Image: Litchinitser et al

Or maybe it looks more like a peacock? Either way, what you see above is really what's known as a hyperlens, a metamaterial-based composite allowing for imaging beyond the diffraction limit. For the first time, it will allow scientists to see (optically) at the scales of individual molecules, opening a whole new realm of super-tiny biology previously inaccessible to optical microscopes, including DNA strands and viruses.

The new hyperlens comes courtesy of electrical engineer Natalia Litchinitser and a team of researchers based at the University at Buffalo. Their work is published in the current Nature Communications.

The diffraction limit is a more or less fundamental lower limit on image resolution at very high magnifications, which has to do with the wave nature of light itself. If the size of an object to be imaged is smaller than half the wavelength of a light source, the result is that the image just kind of gets blurred out as it hits the lens of the microscope (or camera or telescope or whatever). When this blurring increases beyond the normal aberrations of the imaging system, it becomes impossible to distinguish between the target and the system itself.

Image: Litchinitser et al

The slinky lens works by capturing so-called evanescent waves, which are a lot like they sound. As light passes through some medium and encounters a boundary—light passing from air to water, for example, but any two media with different refractive indexes—some of it is reflected inward, where it becomes effectively "lost." The slinky's slinky-ness is actually a radial pattern of tiny slivers of gold, which act to convert decaying evanescent waves back into propagating waves—refocusing or recapturing them, in a sense.

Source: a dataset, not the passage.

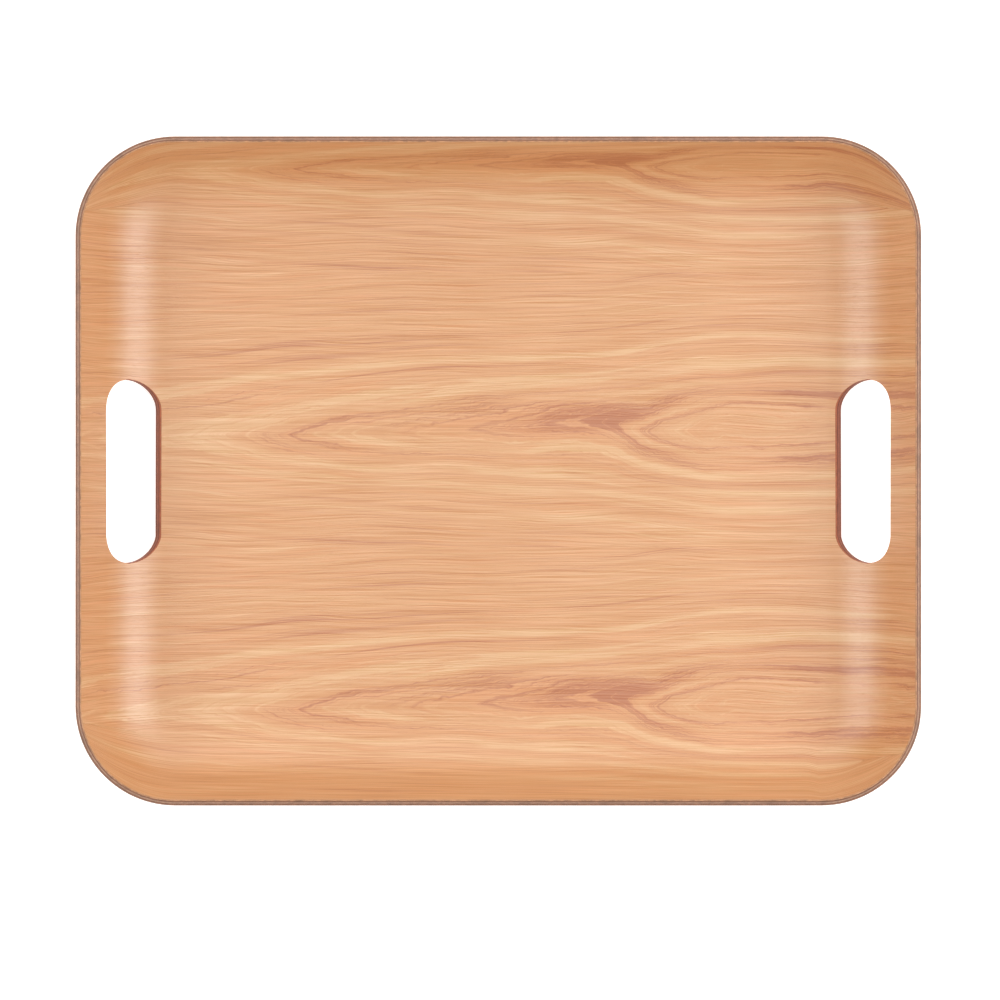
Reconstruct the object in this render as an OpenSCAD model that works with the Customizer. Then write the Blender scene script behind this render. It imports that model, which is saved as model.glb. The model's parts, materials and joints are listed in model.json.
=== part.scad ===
// Pressed laminated-veneer serving tray.
// Five layers of thin wood are glued and pressed over a form into one shallow shell:
// a spliced face veneer, a crossband, a core ply, a second crossband and a spliced back veneer.
// The floor is flat, one bend of constant radius turns it up into a straight flared wall, and
// each end wall has a slanted hand hole. +X runs along the tray from hand hole to hand hole,
// +Y to the rear, +Z up. The origin is on the table, under the middle of the tray.

/* [Tray] */
// Length over the rim, from one hand-hole end to the other
tray_length = 460; // [380:1:560]
// Depth over the rim, front to rear
tray_depth = 364; // [340:1:460]
// Height from the table to the top of the rim
tray_height = 48; // [38:1:60]
// Radius of the flat floor's own corners
floor_corner_r = 6; // [3:0.5:12]
// Radius of the bend between floor and wall, on the face
bend_r = 38; // [36:1:44]
// Slope of the wall above the bend, from the horizontal
wall_angle = 64.9; // [62:0.1:70]

/* [Plies] */
// Thickness of the face veneer and of the back veneer
veneer_t = 0.6; // [0.5:0.05:1]
// Thickness of each of the three plies between them
ply_t = 0.8; // [0.6:0.05:1.2]
// Width of the sliced veneer leaves that are spliced edge to edge
leaf_width = 152; // [130:1:170]
// How far the middle face leaf sits to the rear of the tray's centre line
face_leaf_shift = 34; // [20:1:45]

/* [Hand holes] */
// Length of each hand hole, along the end wall
hole_length = 101; // [90:1:120]
// Width of each hand hole, square to its cut
hole_width = 33.5; // [28:0.5:35]
// Slant of the cut, from the vertical
hole_slant = 45; // [35:1:48]
// How far round the bend the middle of the hole lies
hole_bend_angle = 35.5; // [33:0.5:37]

/* [Hidden] */
$fn = 180;

// Depth of each layer's upper side below the face, and the thickness of the whole sheet
crossband_top = veneer_t;
core_top = crossband_top + ply_t;
lower_crossband_top = core_top + ply_t;
back_top = lower_crossband_top + ply_t;
sheet_t = back_top + veneer_t;

// The wall's straight part makes up the height that the bend leaves, and its rim is cut square
bend_rise = bend_r * (1 - cos(wall_angle));
flare_length = (tray_height - sheet_t - bend_rise) / sin(wall_angle);
rim_run = (bend_r + sheet_t) * sin(wall_angle) + flare_length * cos(wall_angle);
wall_run = round(100 * rim_run) / 100;

// The flat floor reaches this far from the centre, and its corners turn about these points
floor_x = tray_length / 2 - wall_run;
floor_y = tray_depth / 2 - wall_run;
corner_x = floor_x - floor_corner_r;
corner_y = floor_y - floor_corner_r;

// The front and rear splice lines of the face and of the back, which stay clear of the corners
function between_corners(y) = max(1 - corner_y, min(corner_y - 1, y));
face_splices = [for (side = [-1, 1]) between_corners(face_leaf_shift + side * leaf_width / 2)];
back_splices = [for (side = [-1, 1]) between_corners(side * leaf_width / 2)];

// The hand hole's cut passes through the face here, seen from the start of the bend
hole_run = bend_r * sin(hole_bend_angle);
hole_rise = bend_r * (1 - cos(hole_bend_angle));
cutter_length = 60;

// Colours of the lacquered veneer and of the plies that show at the cut edges
face_colour = [0.90, 0.69, 0.52];
crossband_colour = [0.55, 0.36, 0.27];
core_colour = [0.72, 0.55, 0.44];
back_colour = [0.88, 0.68, 0.51];

// Section of one layer's wall, in the plane from the end of the floor outwards and up:
// the bend, then the straight flare to the square-cut rim
module wall_section(top, bottom) {
    reach = bend_r + bottom;
    translate([0, sheet_t + bend_r]) {
        difference() {
            circle(r = reach);
            circle(r = bend_r + top);
            translate([-reach, -reach])
                square([reach, 2 * reach]);
            rotate(wall_angle)
                translate([0, -reach])
                    square([reach, 2 * reach]);
            translate([-reach, 0])
                square([2 * reach, reach]);
        }
        rotate(wall_angle)
            translate([0, -reach])
                square([flare_length, bottom - top]);
    }
}

// A straight wall of a layer, along Y from `front` to `rear`, with its rim towards +X
module straight_wall(top, bottom, front, rear) {
    translate([0, rear, 0])
        rotate([90, 0, 0])
            linear_extrude(height = rear - front)
                wall_section(top, bottom);
}

// The round-ended slanted cut of one hand hole, seen from the end of the floor
module hand_hole_cut() {
    straight = hole_length - hole_width;
    translate([hole_run, 0, sheet_t + hole_rise])
        rotate([0, -hole_slant, 0])
            linear_extrude(height = cutter_length, center = true) {
                square([hole_width, straight], center = true);
                for (end = [-1, 1])
                    translate([0, end * straight / 2])
                        circle(d = hole_width);
            }
}

// A flat piece of a layer's floor, with one corner at [x, y]
module floor_piece(top, bottom, x, y, length, depth) {
    translate([x, y, sheet_t - bottom])
        cube([length, depth, bottom - top]);
}

// One corner of a layer, a quarter turn about its own upright axis, with its bit of floor
module corner_piece(top, bottom) {
    rotate_extrude(angle = 90) {
        translate([floor_corner_r, 0])
            wall_section(top, bottom);
        translate([0, sheet_t - bottom])
            square([floor_corner_r, bottom - top]);
    }
}

// The floor and both end walls of a layer, from `front` to `rear`, which lie between the corners
module middle_strip(top, bottom, front, rear) {
    floor_piece(top, bottom, -floor_x, front, 2 * floor_x, rear - front);
    for (side = [0, 1])
        mirror([side, 0, 0])
            translate([floor_x, 0, 0])
                difference() {
                    straight_wall(top, bottom, front, rear);
                    hand_hole_cut();
                }
}

// The +Y long side of a layer: its wall, both its corners and the floor between them
module long_side(top, bottom) {
    floor_piece(top, bottom, -corner_x, corner_y, 2 * corner_x, floor_corner_r);
    translate([0, floor_y, 0])
        rotate(90)
            straight_wall(top, bottom, -corner_x, corner_x);
    for (side = [0, 1])
        mirror([side, 0, 0])
            translate([corner_x, corner_y, 0])
                corner_piece(top, bottom);
}

// A layer in one sheet, from `top` to `bottom` below the face
module whole_layer(top, bottom) {
    middle_strip(top, bottom, -corner_y, corner_y);
    for (side = [0, 1])
        mirror([0, side, 0])
            long_side(top, bottom);
}

// The leaf of a layer that lies behind the line at `front`
module rear_leaf(top, bottom, front) {
    middle_strip(top, bottom, front, corner_y);
    long_side(top, bottom);
}

module face_leaf_rear() {
    color(face_colour)
        rear_leaf(0, crossband_top, face_splices[1]);
}

module face_leaf_middle() {
    color(face_colour)
        middle_strip(0, crossband_top, face_splices[0], face_splices[1]);
}

module face_leaf_front() {
    color(face_colour)
        mirror([0, 1, 0])
            rear_leaf(0, crossband_top, -face_splices[0]);
}

module upper_crossband() {
    color(crossband_colour)
        whole_layer(crossband_top, core_top);
}

module core_ply() {
    color(core_colour)
        whole_layer(core_top, lower_crossband_top);
}

module lower_crossband() {
    color(crossband_colour)
        whole_layer(lower_crossband_top, back_top);
}

module back_leaf_rear() {
    color(back_colour)
        rear_leaf(back_top, sheet_t, back_splices[1]);
}

module back_leaf_middle() {
    color(back_colour)
        middle_strip(back_top, sheet_t, back_splices[0], back_splices[1]);
}

module back_leaf_front() {
    color(back_colour)
        mirror([0, 1, 0])
            rear_leaf(back_top, sheet_t, -back_splices[0]);
}

face_leaf_rear();
face_leaf_middle();
face_leaf_front();
upper_crossband();
core_ply();
lower_crossband();
back_leaf_rear();
back_leaf_middle();
back_leaf_front();
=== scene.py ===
import json
import math

import bpy
import numpy as np
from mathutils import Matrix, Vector


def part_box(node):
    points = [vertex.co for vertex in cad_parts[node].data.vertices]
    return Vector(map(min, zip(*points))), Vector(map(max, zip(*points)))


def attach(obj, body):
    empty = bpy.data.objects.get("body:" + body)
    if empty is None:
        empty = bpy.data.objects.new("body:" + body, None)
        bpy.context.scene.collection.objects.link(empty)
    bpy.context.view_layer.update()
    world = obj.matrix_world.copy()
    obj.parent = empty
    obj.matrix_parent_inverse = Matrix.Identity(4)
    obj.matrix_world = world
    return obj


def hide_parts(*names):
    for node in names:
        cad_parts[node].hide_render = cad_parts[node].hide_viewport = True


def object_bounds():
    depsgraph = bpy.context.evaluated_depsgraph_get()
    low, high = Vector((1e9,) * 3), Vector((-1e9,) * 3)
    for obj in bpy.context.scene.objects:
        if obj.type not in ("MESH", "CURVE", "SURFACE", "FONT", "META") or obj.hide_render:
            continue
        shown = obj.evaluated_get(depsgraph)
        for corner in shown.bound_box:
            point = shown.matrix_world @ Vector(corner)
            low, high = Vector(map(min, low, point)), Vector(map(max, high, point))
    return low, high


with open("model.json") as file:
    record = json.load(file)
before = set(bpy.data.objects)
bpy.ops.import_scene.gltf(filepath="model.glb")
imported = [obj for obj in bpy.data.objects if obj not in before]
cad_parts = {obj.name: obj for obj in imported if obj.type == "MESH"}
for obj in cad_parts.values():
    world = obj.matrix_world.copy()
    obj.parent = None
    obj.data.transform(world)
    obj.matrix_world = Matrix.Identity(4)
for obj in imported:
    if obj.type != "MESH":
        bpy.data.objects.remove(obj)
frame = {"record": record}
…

The gold slivers work together to tweak what's known as "dialectric permittivity," which is a measure of how an electric field interacts or is resisted by free space. Manipulating it just so lets the lens grab these loose waves and scoot them outward across the lens, converting inaccessible "near-field" information into far-field information.

"Evanescent waves with high angular momenta are radiated by the objects [being imaged]—subwavelength slits in our case—on the inside surface the hyperlens," Litchinitser told me. "They carry near-field information about the object, information about the smallest features of the object. The hyperlens is made of a specially-designed, strongly anisotropic material. Due to the unique dispersive properties of the hyperlens, these evanescent waves excite propagating modes inside the hyperlens, which can be used to transfer the near-field information to the far-field region of the outer surface of the hyperlens."

And so these formerly decaying evanescent components can now be collected and transmitted using standard optical components. It's all pretty clever.

This may prove to be vital if not revolutionary research in a large number of fields, but biology and medicine is where the need would seem to be most immediate. "For instance," Litchinitser and co. note, "it was shown that an ability to visualize nanoscale structures might be critical for early detection of various cancers, such as ovarian cancer, which is the fifth leading cause of death due to cancer in women, or adenocarcinoma in patients with chronic gastroesophageal reflux disease."

A slinky-based microscope might one day save your life.